What's clear are his immediate problems. On July 14, Halim has to pay UEM 100 million ringgit. That's the second instalment of the 3.2 billion ringgit Halim has promised to pay UEM by July 2000. It stems from a 1998 deal under which UEM has the option to sell the 32% stake in Renong it purchased in 1997 back to Halim. UEM, then relatively ungeared, borrowed over 2 billion ringgit to buy the block in cash-strapped Renong. Whether he has the money is doubtful, a perception sharpened after Halim recently asked UEM to postpone the July 14 instalment. The tycoon thinks he can obviate the option by taking both Renong and UEM private, but that will still require 2.5 billion ringgit.

That's not all. Last year, Halim proposed to buy 22% of Renong from Time Engineering, another group unit, for 875 million ringgit. Worse, the Renong shares are part-collateral for a $250 million bond that comes due in December and analysts say that bond holders will demand payment. "Financially, Renong is okay for five years," says Jason Chong, research head at Merrill Lynch in Kuala Lumpur. "But personally he's got problems."

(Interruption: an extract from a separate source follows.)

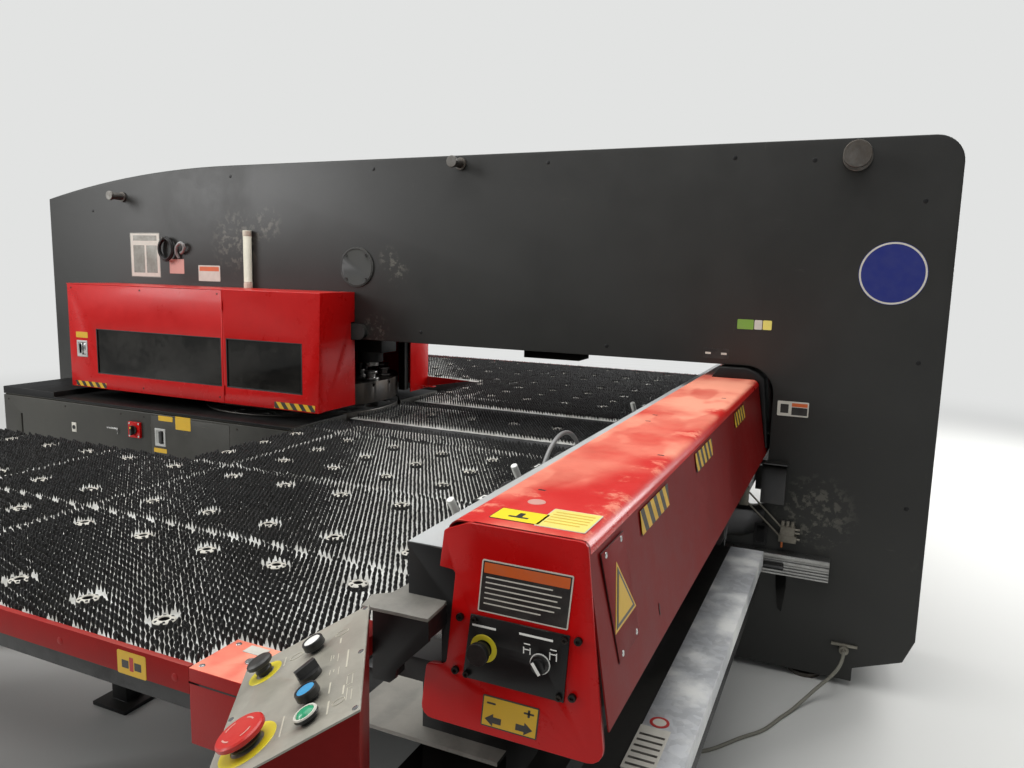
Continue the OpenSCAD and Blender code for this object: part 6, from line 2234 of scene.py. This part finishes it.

Halim, more than any other Malay tycoon, has built quality infrastructure with speed and Mahathir admires that. Officials of the ruling United Malays National Organization, or Umno, also concede that Halim is "ultra-loyal", never questioning either Mahathir or Daim--and the Renong group has consistently funded Umno when asked. Finally, there is the theory that Daim, reputedly one of Malaysia's wealthiest men, won't let his protégé down. "I think Daim will help Halim," says a Malay businessman who knows both men. "It's only (a question of) money and Daim has lots of it."